The relay driver chip partially soldered.
After many year without practice, I think my soldering skills was not that bad. ;)


Testing



The very first test did not really work quite well. After few debugging, I figured out that I connected the relay's common pin wrongly. It turns out that I misunderstood the relay driver chips datasheet so I went back to it and reconnected the relay in the right way (positive-common, not negative-common). I was to excited to see it worked that I did not even ready the data sheet well.

Finally, using the same code I wrote for the RGB LED experiment, from a web service, I told the IMP to blink the LED and I hear the relay ticking. It means the electro-mechanical l contact is moving back and forth from ON to OFF position. This means that the board is ready to go inside the box.

Fitting Together

Because of earlier careful planning, fitting the board inside the box was easy. It's a tight fit but it works. I used a couple of terminal blocks where I can easily connect and disconnect the load and source sides of the electrical circuitry. This way I can take away the board and use it somewhere else whenever I need it.

 

In Production

I created a small mobile website using ASP.NET MVC4 and deployed it to my existing Windows Azure web space.
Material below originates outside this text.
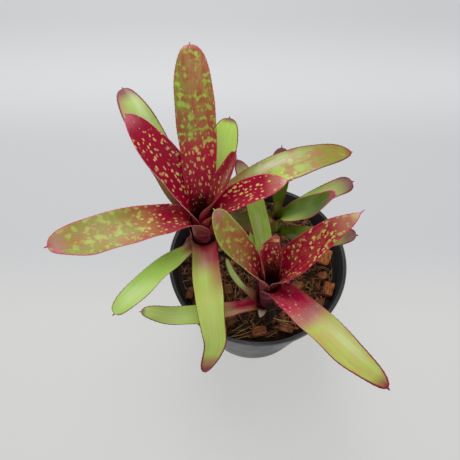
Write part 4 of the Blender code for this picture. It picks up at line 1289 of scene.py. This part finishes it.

After 4 straight hours of working on the electronics and the Squirrel (the imp's programming language) source code and the small mobile website. Time to package the product and use it in a the real world.

With a total cost of S$45 including the Imp card, I now can control any appliances plugged in to this socket/outlet from anywhere around the world. In a mass produced production version, this production cost can be reduced to less than $10 per unit and the size of the board of the final product can be reduced to up to only 10 % of the size of this prototype. If the product sells at 20$ each, that sound like business eh?